All without Thomas. It felt good to know what she was capable of all on her own.
To be free of him.
It felt good to be out there and helping people and to be on the front line like that. She understood why Axel had followed his older brother into the tactical navy and why he enjoyed being a surgeon in emergency situations.
And she couldn’t help but wonder if he missed it.
Thinking about Axel triggered something else too. It made her think about the kiss in her office. The kiss under the Northern Lights had made her swoon, but that kiss in her office. When he took her in his arms and hungrily kissed her. That was something she’d never experienced before. Not with such heat and intensity.
Just thinking about it made her body come alive, her blood heat and her skin thrum with sexual desire. The kind she’d only read about in books. She’d always scoffed at the idea of being that aroused by a kiss.
Thomas had always complained about her kisses or their lovemaking. He’d never thought it was good enough, which was his first excuse for cheating on her with the woman he married. Apparently he’d had heat with her, but not Betty.
The plane landed smoothly and a van was waiting to take them and their gear back to the hospital.
She was exhausted now. As soon as she dropped her gear and did her report on what was
done in Kulusuk, she was going to go home and have a shower and sleep. When she got to the hospital she was expecting to see Axel on duty, but he wasn’t.
That’s odd.
She did her quick report and then headed home. When she got home, she had a shower and instead of going to bed, she got dressed and decided to head to Axel’s place to check on him. Something was bothering him.
She wasn’t sure what it was, but there was something wrong and she wanted to make sure that he was okay.
Betty called a cab and was across the town and standing in front of Axel’s door in under thirty minutes. His SUV was in the laneway, so he was home, unless he was out walking somewhere.
Her pulse was thundering between her ears and she was suddenly very nervous as that rush of desire that she’d felt in the plane came flooding back.
She took a deep breath and knocked on the door.
Axel answered it. There were dark circles under his eyes, he hadn’t shaved and he looked weary. As if he’d been up as long as she had been.
“Hi, you...” Her words were silenced as his arms went around her and his mouth found hers, kissing her as if his life depended on it.
She wrapped her arms around him, her hands in his hair, and she pressed her body against his, but no matter how close she got to him, it wasn’t good enough. She wanted more.
He pulled her inside and they kissed for a few more minutes, her butt pressing into the corner of the small credenza he had in the foyer.
“Ow,” she finally mumbled against his lips.
Axel broke the kiss and looked down. “I’m sorry, did I hurt you?”

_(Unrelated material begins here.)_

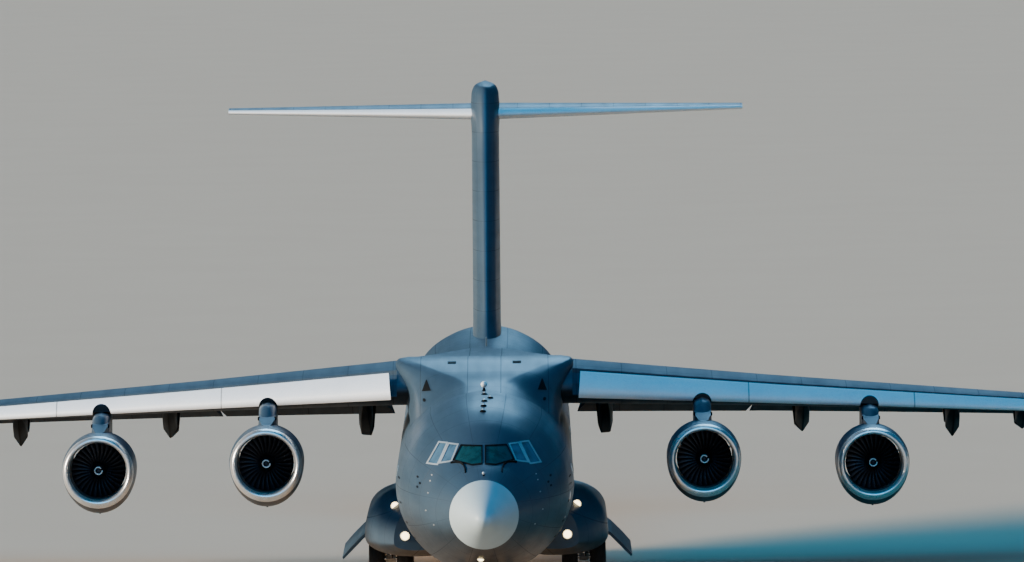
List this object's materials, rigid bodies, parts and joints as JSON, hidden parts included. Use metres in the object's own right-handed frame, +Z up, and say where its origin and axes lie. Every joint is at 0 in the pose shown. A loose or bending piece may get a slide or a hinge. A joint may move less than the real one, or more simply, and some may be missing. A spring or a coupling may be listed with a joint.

“No, it’s just the corner of this thing is digging into me.”
Axel chuckled and lessened his grip on her. “I’m sorry I was so urgent there, but I’ve been sick with worry.”
“You look tired,” she said as he stepped away from her and ran his hand through his hair. “Were you up all night?”
“When you got on that plane... I lost my mind.”
She touched his face. “I’m okay. Flying is safer than driving.”
Axel snorted; it was apparent he’d heard that before. “I just couldn’t think with you up in the sky and me down here... I don’t fly, Betty. Not since the accident and I just couldn’t bear the thought of something happening to you.”